Manfaat ini tentu sangat mencukupi seorang yang berakal (agar tidak
melampiaskan dendamnya).
Ketujuh, Hendaknya dia
mengetahui bahwa apabila dirinya disibukkan dengan urusan pelampiasan
dendam, maka waktunya akan terbuang sia-sia dan hatinya pun akan
terpecah (tidak dapat berkonsentrasi untuk urusan yang lain). Berbagai
manfaat justru akan luput dari genggamannya. Dan kemungkinan hal ini
lebih berbahaya daripada musibah yang ditimbulkan oleh berbagai pihak
yang menzhaliminya. Apabila dia memaafkan, maka hati dan fisiknya akan
merasa “fresh” untuk mencapai berbagai manfaat yang tentu lebih penting
bagi dirinya daripada sekedar mengurusi perkara pelampiasan dendam.
Kedelapan,
Sesungguhnya pelampiasan dendam yang dilakukannya merupakan bentuk
pembelaan diri yang dilandasi oleh keinginan melampiaskan hawa nafsu.
Rasulullah
shallallahu ‘alaihi wa sallam tidak pernah melakukan pembalasan yang
didasari keinginan pribadi, padahal menyakiti beliau termasuk tindakan
menyakiti Allah ta’ala dan menyakiti beliau termasuk di antara perkara
yang di dalamnya berlaku ketentuan ganti rugi.
Jiwa
beliau adalah jiwa yang termulia, tersuci dan terbaik.
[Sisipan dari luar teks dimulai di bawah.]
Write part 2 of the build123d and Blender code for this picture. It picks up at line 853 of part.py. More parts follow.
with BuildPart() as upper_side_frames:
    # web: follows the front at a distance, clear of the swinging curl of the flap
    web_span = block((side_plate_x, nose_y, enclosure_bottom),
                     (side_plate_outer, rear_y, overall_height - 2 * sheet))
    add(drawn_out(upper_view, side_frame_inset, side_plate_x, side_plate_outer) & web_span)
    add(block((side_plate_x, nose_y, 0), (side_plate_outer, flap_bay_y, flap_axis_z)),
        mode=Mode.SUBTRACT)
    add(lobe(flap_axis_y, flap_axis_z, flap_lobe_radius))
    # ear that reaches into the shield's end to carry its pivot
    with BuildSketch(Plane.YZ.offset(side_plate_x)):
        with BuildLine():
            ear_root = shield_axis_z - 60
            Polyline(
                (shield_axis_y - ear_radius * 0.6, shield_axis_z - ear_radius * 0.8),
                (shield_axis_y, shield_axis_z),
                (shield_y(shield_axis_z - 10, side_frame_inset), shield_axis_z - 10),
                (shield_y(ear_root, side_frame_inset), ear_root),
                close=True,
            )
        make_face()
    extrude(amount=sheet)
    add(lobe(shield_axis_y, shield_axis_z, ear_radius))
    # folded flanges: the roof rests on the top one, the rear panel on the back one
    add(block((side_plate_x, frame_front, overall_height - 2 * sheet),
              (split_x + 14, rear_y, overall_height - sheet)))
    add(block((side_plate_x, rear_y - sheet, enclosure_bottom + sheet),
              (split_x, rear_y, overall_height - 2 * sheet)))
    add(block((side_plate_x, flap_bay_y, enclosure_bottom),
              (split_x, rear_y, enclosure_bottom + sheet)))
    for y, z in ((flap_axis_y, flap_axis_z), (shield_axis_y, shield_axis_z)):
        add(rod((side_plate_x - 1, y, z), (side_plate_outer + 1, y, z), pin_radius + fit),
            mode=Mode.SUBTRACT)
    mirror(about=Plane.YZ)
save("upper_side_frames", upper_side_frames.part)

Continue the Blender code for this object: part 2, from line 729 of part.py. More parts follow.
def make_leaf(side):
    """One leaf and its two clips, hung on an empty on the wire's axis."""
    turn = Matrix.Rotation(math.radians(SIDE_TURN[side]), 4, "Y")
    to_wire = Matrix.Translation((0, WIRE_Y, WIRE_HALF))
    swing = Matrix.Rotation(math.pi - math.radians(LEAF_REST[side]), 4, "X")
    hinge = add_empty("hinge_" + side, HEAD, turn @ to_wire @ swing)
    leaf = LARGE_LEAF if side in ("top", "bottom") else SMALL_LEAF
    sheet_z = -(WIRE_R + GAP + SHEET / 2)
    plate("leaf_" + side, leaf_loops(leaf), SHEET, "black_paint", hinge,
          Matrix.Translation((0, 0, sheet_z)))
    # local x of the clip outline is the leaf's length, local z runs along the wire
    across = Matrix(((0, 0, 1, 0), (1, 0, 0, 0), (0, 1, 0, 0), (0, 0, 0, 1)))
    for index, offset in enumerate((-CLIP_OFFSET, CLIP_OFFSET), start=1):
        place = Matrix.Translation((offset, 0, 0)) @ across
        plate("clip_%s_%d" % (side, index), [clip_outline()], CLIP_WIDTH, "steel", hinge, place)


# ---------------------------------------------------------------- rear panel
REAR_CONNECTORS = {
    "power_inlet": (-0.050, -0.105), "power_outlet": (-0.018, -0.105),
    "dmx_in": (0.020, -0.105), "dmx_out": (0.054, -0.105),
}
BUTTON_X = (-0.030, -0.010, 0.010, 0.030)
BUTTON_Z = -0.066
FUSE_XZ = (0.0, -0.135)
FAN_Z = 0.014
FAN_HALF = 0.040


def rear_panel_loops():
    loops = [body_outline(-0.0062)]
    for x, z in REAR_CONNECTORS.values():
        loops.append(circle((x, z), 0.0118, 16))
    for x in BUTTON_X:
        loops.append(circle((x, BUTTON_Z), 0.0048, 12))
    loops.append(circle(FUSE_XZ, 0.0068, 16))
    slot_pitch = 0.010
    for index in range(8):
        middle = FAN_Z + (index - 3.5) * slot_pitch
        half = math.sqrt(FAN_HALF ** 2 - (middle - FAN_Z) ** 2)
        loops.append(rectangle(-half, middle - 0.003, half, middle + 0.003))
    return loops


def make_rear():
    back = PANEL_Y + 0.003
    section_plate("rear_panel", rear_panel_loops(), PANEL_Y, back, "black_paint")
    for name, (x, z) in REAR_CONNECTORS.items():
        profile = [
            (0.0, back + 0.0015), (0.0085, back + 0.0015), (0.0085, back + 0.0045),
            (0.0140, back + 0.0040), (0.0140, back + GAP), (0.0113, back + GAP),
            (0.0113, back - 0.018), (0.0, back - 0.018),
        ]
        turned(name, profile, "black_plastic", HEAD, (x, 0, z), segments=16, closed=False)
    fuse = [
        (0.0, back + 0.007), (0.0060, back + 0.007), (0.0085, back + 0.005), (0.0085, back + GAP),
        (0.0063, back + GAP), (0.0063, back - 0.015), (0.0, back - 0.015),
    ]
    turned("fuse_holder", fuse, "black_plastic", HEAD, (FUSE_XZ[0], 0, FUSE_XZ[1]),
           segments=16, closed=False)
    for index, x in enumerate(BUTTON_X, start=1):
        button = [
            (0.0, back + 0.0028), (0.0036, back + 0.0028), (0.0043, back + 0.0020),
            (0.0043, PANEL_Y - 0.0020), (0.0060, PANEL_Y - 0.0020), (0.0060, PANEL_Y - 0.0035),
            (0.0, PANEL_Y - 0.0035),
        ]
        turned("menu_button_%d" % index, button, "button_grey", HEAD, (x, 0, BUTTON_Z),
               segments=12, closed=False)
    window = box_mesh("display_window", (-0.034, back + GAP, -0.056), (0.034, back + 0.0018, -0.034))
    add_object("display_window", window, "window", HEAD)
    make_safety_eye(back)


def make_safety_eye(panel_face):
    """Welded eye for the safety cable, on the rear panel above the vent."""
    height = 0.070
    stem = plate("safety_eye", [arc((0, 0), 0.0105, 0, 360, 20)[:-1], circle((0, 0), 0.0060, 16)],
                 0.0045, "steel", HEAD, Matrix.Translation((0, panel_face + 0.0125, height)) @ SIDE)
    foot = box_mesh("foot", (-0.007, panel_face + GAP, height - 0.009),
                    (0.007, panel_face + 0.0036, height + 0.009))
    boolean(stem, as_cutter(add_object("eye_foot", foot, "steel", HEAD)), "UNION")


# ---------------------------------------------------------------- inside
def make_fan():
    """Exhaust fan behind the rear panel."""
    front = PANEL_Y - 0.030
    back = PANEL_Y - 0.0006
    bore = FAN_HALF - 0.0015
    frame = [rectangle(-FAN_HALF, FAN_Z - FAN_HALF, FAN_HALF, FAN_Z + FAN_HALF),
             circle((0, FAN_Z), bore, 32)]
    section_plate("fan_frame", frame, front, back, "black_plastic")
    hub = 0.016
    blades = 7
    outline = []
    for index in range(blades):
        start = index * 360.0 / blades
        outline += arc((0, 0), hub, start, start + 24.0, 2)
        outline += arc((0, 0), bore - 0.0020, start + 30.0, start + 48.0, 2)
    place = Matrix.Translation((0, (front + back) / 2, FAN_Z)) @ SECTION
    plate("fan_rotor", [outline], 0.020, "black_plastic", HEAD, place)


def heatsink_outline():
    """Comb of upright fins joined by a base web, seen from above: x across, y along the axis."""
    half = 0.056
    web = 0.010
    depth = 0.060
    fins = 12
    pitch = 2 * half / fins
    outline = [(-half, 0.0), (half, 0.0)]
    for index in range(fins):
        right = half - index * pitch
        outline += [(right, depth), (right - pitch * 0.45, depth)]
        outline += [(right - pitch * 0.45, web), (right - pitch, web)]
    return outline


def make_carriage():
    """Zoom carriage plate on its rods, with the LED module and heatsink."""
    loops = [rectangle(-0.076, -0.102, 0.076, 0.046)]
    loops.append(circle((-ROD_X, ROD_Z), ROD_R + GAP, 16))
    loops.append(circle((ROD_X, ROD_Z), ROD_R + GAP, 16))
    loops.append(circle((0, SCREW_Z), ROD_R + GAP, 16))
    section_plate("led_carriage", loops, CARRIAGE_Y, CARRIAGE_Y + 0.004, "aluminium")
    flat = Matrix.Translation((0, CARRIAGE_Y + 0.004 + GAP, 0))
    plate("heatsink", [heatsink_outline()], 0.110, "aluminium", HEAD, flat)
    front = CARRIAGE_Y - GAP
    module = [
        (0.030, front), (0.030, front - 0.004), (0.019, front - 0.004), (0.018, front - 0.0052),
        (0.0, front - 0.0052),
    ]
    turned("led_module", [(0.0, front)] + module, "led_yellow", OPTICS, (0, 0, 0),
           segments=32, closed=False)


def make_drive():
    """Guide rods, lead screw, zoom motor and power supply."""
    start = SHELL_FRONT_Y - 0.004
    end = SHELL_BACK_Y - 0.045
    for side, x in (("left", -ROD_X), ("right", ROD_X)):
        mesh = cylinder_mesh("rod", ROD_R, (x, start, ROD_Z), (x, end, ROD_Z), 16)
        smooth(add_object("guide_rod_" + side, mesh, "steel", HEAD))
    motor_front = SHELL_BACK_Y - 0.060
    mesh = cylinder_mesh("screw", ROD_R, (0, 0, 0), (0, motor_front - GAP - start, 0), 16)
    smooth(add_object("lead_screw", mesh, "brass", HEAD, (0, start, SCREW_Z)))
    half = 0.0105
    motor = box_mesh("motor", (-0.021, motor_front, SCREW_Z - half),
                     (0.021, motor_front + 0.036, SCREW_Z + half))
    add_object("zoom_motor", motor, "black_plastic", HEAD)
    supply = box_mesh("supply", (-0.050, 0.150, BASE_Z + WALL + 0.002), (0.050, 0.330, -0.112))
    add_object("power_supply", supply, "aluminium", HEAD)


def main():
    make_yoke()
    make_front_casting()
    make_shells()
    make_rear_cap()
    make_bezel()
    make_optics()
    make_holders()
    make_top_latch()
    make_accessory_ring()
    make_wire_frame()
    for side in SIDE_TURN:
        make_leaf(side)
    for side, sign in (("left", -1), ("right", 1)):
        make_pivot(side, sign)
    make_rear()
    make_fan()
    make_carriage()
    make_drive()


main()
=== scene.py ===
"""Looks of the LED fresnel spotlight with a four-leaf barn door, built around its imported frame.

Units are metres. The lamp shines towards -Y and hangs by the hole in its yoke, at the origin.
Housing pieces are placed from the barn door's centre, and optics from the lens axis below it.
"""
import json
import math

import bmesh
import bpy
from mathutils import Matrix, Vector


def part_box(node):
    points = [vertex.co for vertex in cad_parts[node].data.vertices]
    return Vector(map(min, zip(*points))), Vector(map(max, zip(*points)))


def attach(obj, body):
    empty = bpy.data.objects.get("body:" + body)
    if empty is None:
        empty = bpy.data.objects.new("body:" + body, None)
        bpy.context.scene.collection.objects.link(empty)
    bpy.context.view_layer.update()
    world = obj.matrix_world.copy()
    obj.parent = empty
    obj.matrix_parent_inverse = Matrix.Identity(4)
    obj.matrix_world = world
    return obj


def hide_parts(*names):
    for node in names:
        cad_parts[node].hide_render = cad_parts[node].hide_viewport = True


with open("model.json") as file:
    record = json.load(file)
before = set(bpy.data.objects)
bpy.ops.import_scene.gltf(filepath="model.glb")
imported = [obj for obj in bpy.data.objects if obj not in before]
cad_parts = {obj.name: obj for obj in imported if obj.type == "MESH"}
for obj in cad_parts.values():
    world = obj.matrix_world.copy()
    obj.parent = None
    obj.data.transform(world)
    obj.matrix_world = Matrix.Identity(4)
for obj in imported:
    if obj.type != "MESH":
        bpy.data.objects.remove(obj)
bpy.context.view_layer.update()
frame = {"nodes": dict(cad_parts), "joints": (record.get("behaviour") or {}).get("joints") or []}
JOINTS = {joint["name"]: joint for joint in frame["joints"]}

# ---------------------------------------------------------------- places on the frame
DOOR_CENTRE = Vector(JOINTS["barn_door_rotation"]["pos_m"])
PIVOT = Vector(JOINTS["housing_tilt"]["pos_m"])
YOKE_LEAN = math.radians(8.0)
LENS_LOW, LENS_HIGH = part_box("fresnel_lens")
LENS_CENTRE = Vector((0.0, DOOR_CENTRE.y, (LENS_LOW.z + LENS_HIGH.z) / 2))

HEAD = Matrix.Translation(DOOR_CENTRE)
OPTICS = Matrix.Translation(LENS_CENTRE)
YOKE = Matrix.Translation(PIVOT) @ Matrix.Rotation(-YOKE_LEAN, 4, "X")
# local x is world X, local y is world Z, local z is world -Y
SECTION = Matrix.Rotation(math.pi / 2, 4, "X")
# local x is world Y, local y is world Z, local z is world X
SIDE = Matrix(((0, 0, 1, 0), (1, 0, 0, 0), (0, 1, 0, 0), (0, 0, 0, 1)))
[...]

Jiwa yang paling
jauh dari berbagai akhlak yang tercela dan paling berhak terhadap
berbagai akhlak yang terpuji. Meskipun demikian, beliau tidak pernah
melakukan pembalasan yang didasari keinginan pribadi (jiwanya) (terhadap
berbagai pihak yang telah menyakitinya).
Maka
bagaimana bisa salah seorang diantara kita melakukan pembalasan dan
pembelaan untuk diri sendiri, padahal dia tahu kondisi jiwanya sendiri
serta kejelekan dan aib yang terdapat di dalamnya? Bahkan, seorang yang
arif tentu (menyadari bahwa) jiwanya tidaklah pantas untuk menuntut
balas (karena aib dan kejelekan yang dimilikinya) dan (dia juga
mengetahui bahwa jiwanya) tidaklah memiliki kadar kedudukan yang berarti
sehingga patut untuk dibela.
Kesembilan, Apabila
seorang disakiti atas tindakan yang dia peruntukkan kepada Allah
(ibadah), atau dia disakiti karena melakukan ketaatan yang diperintahkan
atau karena dia meninggalkan kemaksiatan yang terlarang, maka (pada
kondisi demikian), dia wajib bersabar dan tidak boleh melakukan
pembalasan. Hal ini dikarenakan dirinya telah disakiti (ketika melakukan
ketaatan) di jalan Allah, sehingga balasannya menjadi tanggungan Allah.
Oleh
karenanya, ketika para mujahid yang berjihad di jalan Allah kehilangan
nyawa dan harta, mereka tidak memperoleh ganti rugi karena Allah telah
membeli nyawa dan harta mereka.
Dengan demikian, ganti
rugi menjadi tanggungan Allah, bukan di tangan makhluk. Barangsiapa yang
menuntut ganti rugi kepada makhluk (yang telah menyakitinya), tentu dia
tidak lagi memperoleh ganti rugi dari Allah. Sesungguhnya, seorang yang
mengalami kerugian (karena disakiti) ketika beribadah di jalan Allah,
maka Allah berkewajiban memberikan gantinya.
Apabila
dia tersakiti akibat musibah yang menimpanya, maka hendaknya dia
menyibukkan diri dengan mencela dirinya sendiri. Karena dengan demikian,
dirinya tersibukkan (untuk mengoreksi diri dan itu lebih baik daripada)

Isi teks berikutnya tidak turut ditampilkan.